There was justifiably a huge backlash against Feinstein’s comments, but rather than retract them and issue an apology, Feinstein instead is doubling down on her statement, while unsuccessfully trying to explain away her obvious prejudice for people of faith.

On an appearance this weekend with CNN’s State of the Union, Feinstein said:

“This is a woman who has no real trial or court experience,” she argued. “And, therefore, there is no record. She’s a professor, which is fine, but all we have to look at are her writings, and in her writings, she makes some statements which are questionable, which deserve questions.”

Barrett was nominated by President Trump to fill a vacancy on the 7th U.S. Circuit Court of Appeals, and clerked for the late Justice Antonin Scalia. Perhaps Feinstein is concerned with the idea of having a judge who clerked for Scalia, a “lion of the law” on the Circuit Court of Appeals. However, Feinstein’s comments are representative of a larger feeling within the Democratic party. This is illustrated by the fact that during the same hearing in which Feinstein told Barrett, “the dogma lives loudly within you,” another prominent Democrat, Sen. Richard J. Durbin of Illinois, asked her, “Do you consider yourself an orthodox Catholic?”

Questions and statements like these are entirely inappropriate and have no bearing whatsoever in determining Barrett’s qualifications and abilities.

Family Research Council President, Tony Perkins says:

The reality is, liberals have as many deep convictions as conservatives — they’re just not as often rooted in the Christian religion. So to suggest that they can be impartial and believers can’t is not only untrue, it’s unfair. Telling Barrett that the “dogma lives loudly within [her]” is to ignore the dogma that lives even louder within Senate Democrats.

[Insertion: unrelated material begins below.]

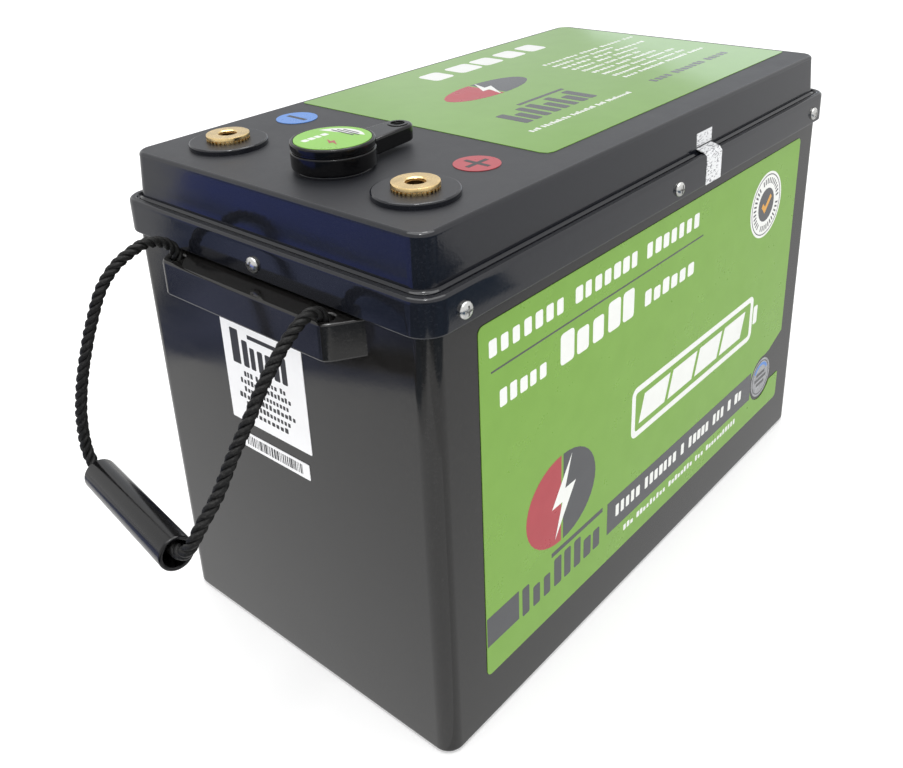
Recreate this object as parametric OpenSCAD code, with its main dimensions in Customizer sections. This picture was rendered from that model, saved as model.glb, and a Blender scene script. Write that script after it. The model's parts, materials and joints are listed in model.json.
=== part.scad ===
// Deep cycle lithium battery: moulded case, screwed lid, two threaded brass terminals,
// a lift-off magnetic switch key and a twisted rope handle with a loose tube grip.
// Origin: middle of the base, on the surface that it stands on. The length runs along X,
// with the terminals and the rope handle at the -X end. The labelled side faces -Y. +Z is up.

/* [Case] */
// Length over the lid skirt
case_len = 345; // [330:1:370]
// Width over the lid skirt
case_w = 188; // [186:1:200]
// Height of the raised lid panel above the base
case_h = 240; // [236:1:260]
// How far the lid skirt stands out past the tub on every side
skirt_proud = 3; // [2.6:0.1:4]
// Inward slope of each tub wall from its rim to its base
tub_draft = 1; // [0:0.1:1.5]
// Radius of the tub's upright corners
tub_corner_r = 8; // [5:0.5:12]

/* [Lid] */
// Height of the lid skirt
skirt_h = 14.5; // [12:0.5:16]
// Height of the raised panel above the shelf round it
panel_rise = 21; // [18:0.5:24]
// Width of the shelf between the skirt's face and the raised panel
shelf_w = 5.5; // [5:0.1:8]
// Diameter of the terminal bosses
boss_d = 35; // [30:1:38]
// Height of the terminal bosses
boss_h = 2; // [1:0.5:4]

/* [Terminals] */
// Distance between the two terminals, across the battery
terminal_gap = 114; // [100:1:116]
// Distance of the terminals from the middle of the battery
terminal_x = 136; // [134:1:142]
// Diameter of the brass contact flange
flange_d = 19.5; // [16:0.5:24]
// Diameter of the threaded hole at its crests
thread_d = 6.8; // [5:0.1:8.5]

/* [Handle] */
// Diameter of the rope
rope_d = 5; // [4.5:0.1:5.6]
// Outer diameter of the tube grip
grip_d = 13.4; // [13:0.1:18]
// Length of the front face of the handle ledge
ledge_len = 101; // [100:1:116]

/* [Switch key] */
// Diameter of the key's round head
key_d = 35.5; // [30:0.5:37]
// Diameter of the eyelet in the key's tab
eyelet_d = 6; // [4:0.5:7]

/* [Cells] */
// Thickness of one cell
cell_t = 71.7; // [70:0.1:72]
// Width of one cell
cell_w = 173.7; // [170:0.1:173.8]
// Height of one cell without its poles
cell_h = 204.6; // [200:0.1:204.8]

/* [Hidden] */

fine = 64;
round_fn = 32;
slip = 0.3;

// Lid levels
skirt_top = case_h - panel_rise - 1.5;
skirt_bottom = skirt_top - skirt_h;
shelf_top = case_h - panel_rise;
shelf_under = shelf_top - 3.5;
skirt_wall = 3;
skirt_corner_r = tub_corner_r + skirt_proud;
panel_wall = 3;
panel_top_t = 3.5;
panel_l = case_len - 2 * shelf_w;
panel_w = case_w - 2 * shelf_w - 1;
panel_r = 8;
groove_w = 2.4;
groove_depth = 1.8;
panel_under = case_h - panel_top_t;
boss_top = case_h + boss_h;

// Tub
tub_l = case_len - 2 * skirt_proud;
tub_w = case_w - 2 * skirt_proud;
gasket_t = 1;
rim_z = shelf_under - gasket_t;
side_wall = 2.5;
end_wall = 4;
floor_t = 4;

// Lid screws
screw_z = (skirt_bottom + skirt_top) / 2 - 1;
screw_x = 153;
screw_head_d = 7;
screw_head_h = 2.2;
screw_shank_d = 3.8;
screw_len = skirt_wall + slip + side_wall - 0.4;

// Terminals
flange_t = 3.5;
insert_d = 14;
insert_bottom = case_h - 14;
thread_depth = 14;
under_depth = 3.5;
lead_in = 1;
knurls = 28;

// Switch key
key_x = -131.5;
key_y = -7.5;
seat_h = 1;
key_z = case_h + seat_h + slip;
key_body_h = 8.5;
key_cap_h = 3;
tab_root_w = 20;
tab_w = 13;
tab_reach = 38;
magnet_d = 20;
magnet_h = 4;

// Handle ledge
ledge_front = case_len / 2 + 10.5;
ledge_top = skirt_bottom - 1;
ledge_h = 16;
ledge_flare = 9;
ledge_root = tub_l / 2 - 0.05;
rope_hole_x = case_len / 2 + 4.3;
rope_hole_y = 47;
rope_hole_d = 6.2;
stop_d = 9;
stop_h = 10;
stop_pocket_d = 9.6;
ledge_plate = 4.5;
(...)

C.C. Peckhold, writing for the Wall Street Journal says:

Sens. Feinstein and Durbin were troubled not by Ms. Barrett’s Catholicism, but by her failure to prove her religion could conform to a more dogmatic progressivism. The “religious test” Democrats want to impose isn’t about religion per se; it’s about ensuring that every religious claim can be bent to more comprehensive political aims. It’s about defining anyone who dissents from the mores of the sexual revolution as disqualified from public office. That’s what makes Ms. Feinstein’s questioning so chilling.

Yet Feinstein stressed during the CNN interview that she has no animosity towards people of faith. “I think Catholicism is a great religion. I have great respect for it,” Feinstein said. “I’ve known many of the archbishops who have been in our community, we’ve had dinner together, we’ve spoken together over many, many decades, and I’ve tried to be helpful to the church whenever I could.”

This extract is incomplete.